* [GIVEN INSTRUCTION] How many lines in this material include the string "script"? Answer with the number and nothing further.

— Start of MATERIAL FOR THIS EXERCISE —

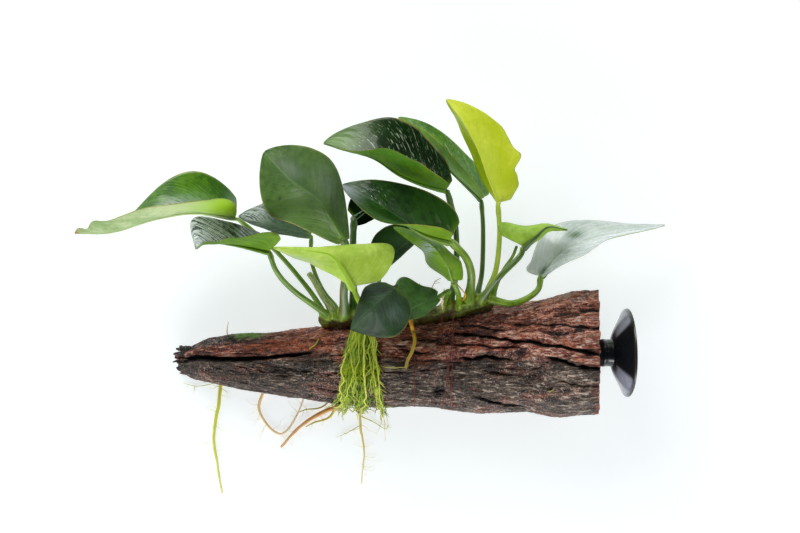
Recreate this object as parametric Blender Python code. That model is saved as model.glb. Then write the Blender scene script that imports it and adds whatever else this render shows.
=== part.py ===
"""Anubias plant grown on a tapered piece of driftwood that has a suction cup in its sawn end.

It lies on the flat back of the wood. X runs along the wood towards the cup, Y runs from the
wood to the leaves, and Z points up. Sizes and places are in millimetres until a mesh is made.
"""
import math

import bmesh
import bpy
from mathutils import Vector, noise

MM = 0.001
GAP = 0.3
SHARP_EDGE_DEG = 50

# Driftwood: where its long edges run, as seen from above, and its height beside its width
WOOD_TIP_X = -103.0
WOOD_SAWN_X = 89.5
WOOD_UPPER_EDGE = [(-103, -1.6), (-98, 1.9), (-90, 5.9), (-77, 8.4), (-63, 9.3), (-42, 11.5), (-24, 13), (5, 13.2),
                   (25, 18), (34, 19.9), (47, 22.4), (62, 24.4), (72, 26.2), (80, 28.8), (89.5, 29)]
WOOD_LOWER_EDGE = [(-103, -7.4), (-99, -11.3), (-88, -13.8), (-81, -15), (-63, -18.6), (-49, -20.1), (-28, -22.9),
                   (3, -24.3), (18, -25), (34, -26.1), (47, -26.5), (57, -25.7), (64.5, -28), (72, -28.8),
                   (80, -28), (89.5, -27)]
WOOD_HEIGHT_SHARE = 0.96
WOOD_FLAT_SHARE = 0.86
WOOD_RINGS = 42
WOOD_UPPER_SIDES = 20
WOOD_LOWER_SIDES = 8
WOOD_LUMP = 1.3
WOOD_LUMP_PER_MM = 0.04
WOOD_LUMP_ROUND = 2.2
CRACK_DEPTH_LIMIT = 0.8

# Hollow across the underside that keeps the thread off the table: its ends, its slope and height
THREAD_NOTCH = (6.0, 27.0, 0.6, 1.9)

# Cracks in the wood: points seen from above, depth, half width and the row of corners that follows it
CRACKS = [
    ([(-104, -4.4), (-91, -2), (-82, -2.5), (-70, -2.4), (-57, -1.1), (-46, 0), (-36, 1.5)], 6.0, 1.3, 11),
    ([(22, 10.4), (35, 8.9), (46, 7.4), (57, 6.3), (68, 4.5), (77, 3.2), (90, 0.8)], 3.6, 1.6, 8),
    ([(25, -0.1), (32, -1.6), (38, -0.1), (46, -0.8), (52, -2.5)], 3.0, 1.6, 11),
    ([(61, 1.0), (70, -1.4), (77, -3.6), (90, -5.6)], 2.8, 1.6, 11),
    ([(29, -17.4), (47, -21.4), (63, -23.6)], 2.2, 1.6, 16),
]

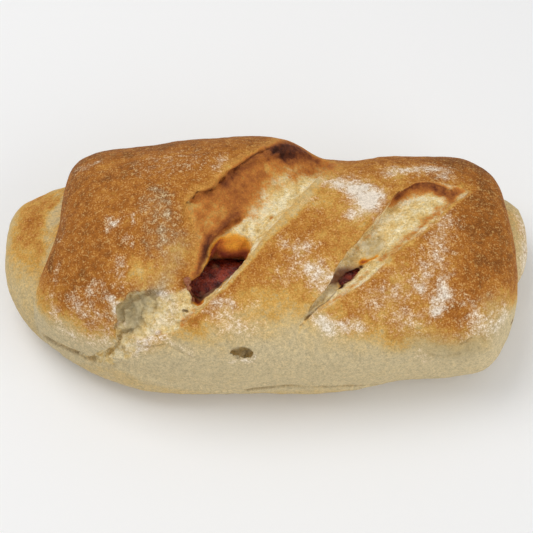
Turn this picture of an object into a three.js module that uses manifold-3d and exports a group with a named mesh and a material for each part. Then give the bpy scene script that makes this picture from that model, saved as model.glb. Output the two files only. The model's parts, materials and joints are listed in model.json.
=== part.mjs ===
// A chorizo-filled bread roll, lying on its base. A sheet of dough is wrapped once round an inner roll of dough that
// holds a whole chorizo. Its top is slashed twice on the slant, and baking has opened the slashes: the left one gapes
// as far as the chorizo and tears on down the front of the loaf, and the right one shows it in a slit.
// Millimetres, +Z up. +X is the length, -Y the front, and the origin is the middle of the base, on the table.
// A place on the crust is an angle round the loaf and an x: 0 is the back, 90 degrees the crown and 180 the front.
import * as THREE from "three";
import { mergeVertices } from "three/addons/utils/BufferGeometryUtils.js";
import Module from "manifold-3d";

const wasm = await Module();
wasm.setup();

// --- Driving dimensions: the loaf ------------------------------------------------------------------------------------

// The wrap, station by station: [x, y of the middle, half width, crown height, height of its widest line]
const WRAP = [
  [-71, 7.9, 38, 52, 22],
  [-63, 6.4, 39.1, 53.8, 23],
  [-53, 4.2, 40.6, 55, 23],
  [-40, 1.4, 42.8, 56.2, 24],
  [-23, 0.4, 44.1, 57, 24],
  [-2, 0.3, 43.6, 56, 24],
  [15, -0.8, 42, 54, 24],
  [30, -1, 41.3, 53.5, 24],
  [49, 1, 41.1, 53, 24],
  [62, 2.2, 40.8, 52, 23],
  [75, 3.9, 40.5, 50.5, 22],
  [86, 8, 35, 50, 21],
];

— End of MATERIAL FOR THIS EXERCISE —

* [EXERCISE RESULT] 2